German Confederation (1815–66) An alliance of German sovereign states. At the Congress of VIENNA (1815) the 38 German states formed a loose grouping to protect themselves against French ambitions. Austria and Prussia lay partly within and partly outside the Confederation. The Austrian chancellor METTERNICH was the architect of the Confederation and exercised a dominant influence in it through the Federal Diet at Frankfurt, whose members were instructed delegates of state governments. As the rival power to Austria in Germany, Prussia tried to increase its influence over other states by founding a federal customs union or ZOLLVEREIN. In the REVOLUTIONS OF 1848 a new constituent assembly was elected to Frankfurt, and tried to establish a constitutional German monarchy, but in 1849 the Austrian emperor refused the crown of a united Germany because it would loosen his authority in Hungary, while the Prussian king, FREDERICK WILLIAM IV, refused it because the constitution was too liberal. The pre-1848 Confederation was restored, with BISMARCK as one of Prussia's delegates.

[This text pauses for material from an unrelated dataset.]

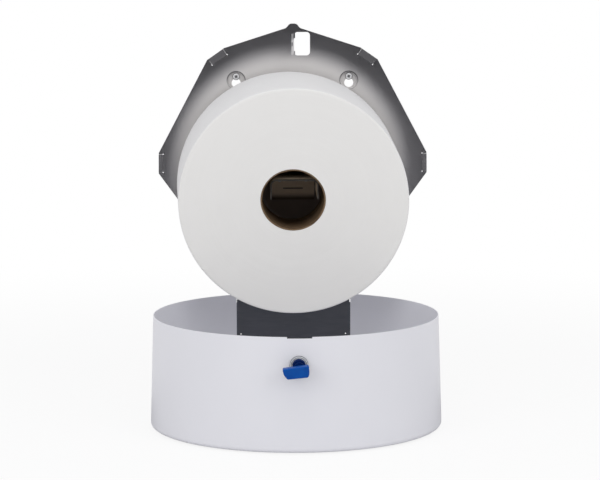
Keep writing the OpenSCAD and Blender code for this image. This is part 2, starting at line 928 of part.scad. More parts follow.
module cam_screw() {
    color("silver")
        at_lock() {
            translate([0, 0, cam_washer_low])
                cylinder(h = tang_low + cam_screw_in - 0.5 - cam_washer_low, r = cam_screw_r);
            translate([0, 0, cam_washer_low - cam_screw_head_h])
                difference() {
                    cylinder(
                        h = cam_screw_head_h, r1 = cam_screw_head_r - head_taper, r2 = cam_screw_head_r);
                    translate([0, 0, -cut])
                        cross_recess(cam_screw_head_r, cam_screw_head_h / 2 + cut);
                }
        }
}

// Flag-shaped bow, seen along the lock's axis from outside
module bow_shape() {
    rotate(bow_tilt)
        translate([-bow_w / 2, -bow_h / 2])
            polygon([
                [bow_w * 0.2, 0], [bow_w * 0.9, 0], [bow_w, bow_h * 0.4], [bow_w, bow_h],
                [0, bow_h], [bow_w * 0.02, bow_h * 0.45]
            ]);
}

module key() {
    color("royalblue")
        at_lock() {
            square_drive(drive_w, plug_head_high - shank_len, collar_low - plug_head_high + shank_len + cut);
            translate([0, 0, collar_low])
                cylinder(h = collar_len, r = recess_r - collar_clear);
            translate([0, 0, neck_low])
                cylinder(h = neck_len + cut, r = neck_r);
            translate([bow_x, bow_y, bow_low])
                linear_extrude(bow_len)
                    bow_shape();
        }
}

module tube_along_wall_axis(y_from, length, r_out, r_in) {
    translate([0, 0, roll_z])
        along_wall_axis(y_from)
            difference() {
                cylinder(h = length, r = r_out);
                translate([0, 0, -cut])
                    cylinder(h = length + 2 * cut, r = r_in);
            }
}

module cardboard_core() {
    color("peru")
        tube_along_wall_axis(roll_back + core_out, roll_w + 2 * core_out, core_out_r, core_r);
}

module paper_roll() {
    color("ivory")
        tube_along_wall_axis(roll_back, roll_w, roll_r, core_out_r + wound_gap);
}

back_plate();
wall_screws();
spindle();
spindle_rivets();
hinge_leaf();
leaf_rivets();
hinge_pin();
cover_shell();
exit_strap();
strap_rivets();
lock_housing();
lock_washer();
lock_nut();
lock_plug();
lock_cam();
cam_washer();
cam_screw();
key();
cardboard_core();
paper_roll();
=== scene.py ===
# %% [markdown]
# # A jumbo toilet roll dispenser, opened for refilling
# The steel back plate, its spindle, the hinge, the drum-shaped cover and the lock come from a CAD model.
# That model is loaded first and never changed, because every joint turns about an axis it holds.
# This script dresses its pieces in materials and builds anew the ones that need softness or fine detail:
# the paper roll, its cardboard core, the spindle, the screws, the rivets, the lock's ring and the key.

# %% Load the frame
import math
import random

import bmesh
import bpy
from mathutils import Euler, Matrix, Vector, noise


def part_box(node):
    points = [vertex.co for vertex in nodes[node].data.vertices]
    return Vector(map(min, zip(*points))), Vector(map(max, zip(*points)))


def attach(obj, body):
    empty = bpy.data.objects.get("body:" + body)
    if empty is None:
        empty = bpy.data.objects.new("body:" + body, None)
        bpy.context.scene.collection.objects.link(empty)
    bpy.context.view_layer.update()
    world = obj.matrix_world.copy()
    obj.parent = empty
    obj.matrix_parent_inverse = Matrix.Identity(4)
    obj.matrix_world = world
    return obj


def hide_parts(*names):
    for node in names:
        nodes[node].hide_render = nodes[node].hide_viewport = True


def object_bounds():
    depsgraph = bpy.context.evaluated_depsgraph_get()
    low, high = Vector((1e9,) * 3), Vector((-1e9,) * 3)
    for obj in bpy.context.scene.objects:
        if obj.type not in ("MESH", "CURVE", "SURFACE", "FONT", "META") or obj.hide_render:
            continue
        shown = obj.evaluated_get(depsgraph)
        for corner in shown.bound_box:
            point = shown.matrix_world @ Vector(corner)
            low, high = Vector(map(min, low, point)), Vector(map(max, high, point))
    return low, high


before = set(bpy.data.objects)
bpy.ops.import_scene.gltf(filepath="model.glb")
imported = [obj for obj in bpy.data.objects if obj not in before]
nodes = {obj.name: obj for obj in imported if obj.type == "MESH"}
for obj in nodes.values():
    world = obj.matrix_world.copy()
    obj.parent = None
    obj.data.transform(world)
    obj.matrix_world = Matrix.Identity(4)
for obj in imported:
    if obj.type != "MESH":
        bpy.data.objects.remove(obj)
cad_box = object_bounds()
MM = 0.001
UPRIGHT = Matrix.Rotation(math.pi / 2, 4, "X")
random.seed(7)
print("CAD nodes:", len(nodes), "box in mm:", [round(x / MM, 1) for x in (*cad_box[0], *cad_box[1])])

# %% [markdown]
# ## The camera
# The picture was taken from almost 3 m away with a long lens, a little above the dispenser and a little to
# its left. Such a long lens keeps the drum's rim a flat ellipse. The place and the angles were found by
# fitting the drum's rim and base, the plate's corners and the roll to the picture, so they are plain
# measures here.

# %% Camera
SENSOR_MM = 36
CAMERA_PLACE = Vector((-0.0511, -2.8069, 0.2746))
CAMERA_TURN = math.radians(1.208)
CAMERA_DIP = math.radians(7.365)
CAMERA_ROLL = math.radians(-0.168)
LENS_MM = 147.8

camera_data = bpy.data.cameras.new("camera")
camera_data.lens = LENS_MM
camera_data.sensor_width = SENSOR_MM
camera_data.clip_end = 50
camera = bpy.data.objects.new("camera", camera_data)
bpy.context.scene.collection.objects.link(camera)
camera.matrix_world = (
    Matrix.Translation(CAMERA_PLACE)
    @ Euler((math.pi / 2 - CAMERA_DIP, 0, -CAMERA_TURN)).to_matrix().to_4x4()
    @ Matrix.Rotation(CAMERA_ROLL, 4, "Z")
)
bpy.context.scene.camera = camera
bpy.context.scene.view_settings.view_transform = "Standard"
print("camera", round(CAMERA_PLACE.length, 2), "m away, lens", LENS_MM, "mm")

# %% [markdown]
# ## Shader maths that reads like maths
# A material is a net of nodes. Adding each by hand hides the idea, so one small class wraps a node's output.
# Arithmetic on it adds Math nodes, also with the number first, as in 1 - mask.
# A second class holds the node tree and adds any other node from its type, its settings and its inputs.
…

In 1866 Bismarck proposed that the German Confederation be reorganized to exclude Austria. When Austria opposed this, Bismarck declared the Confederation dissolved and went to war against Austria. In 1867, after Prussia's victory over Austria in the AUSTRO-PRUSSIAN WAR (1866), the 21 secondary governments above the River Main federated into the North German Confederation (Norddeutscher Bund), with its capital in Berlin and its leadership vested in Prussia. Executive authority rested in a presidency in accordance with the hereditary rights of the rulers of Prussia. The federation's constitution was a model for that of the GERMAN SECOND EMPIRE, which replaced it after the defeat of France in the FRANCO-PRUSSIAN WAR (1871).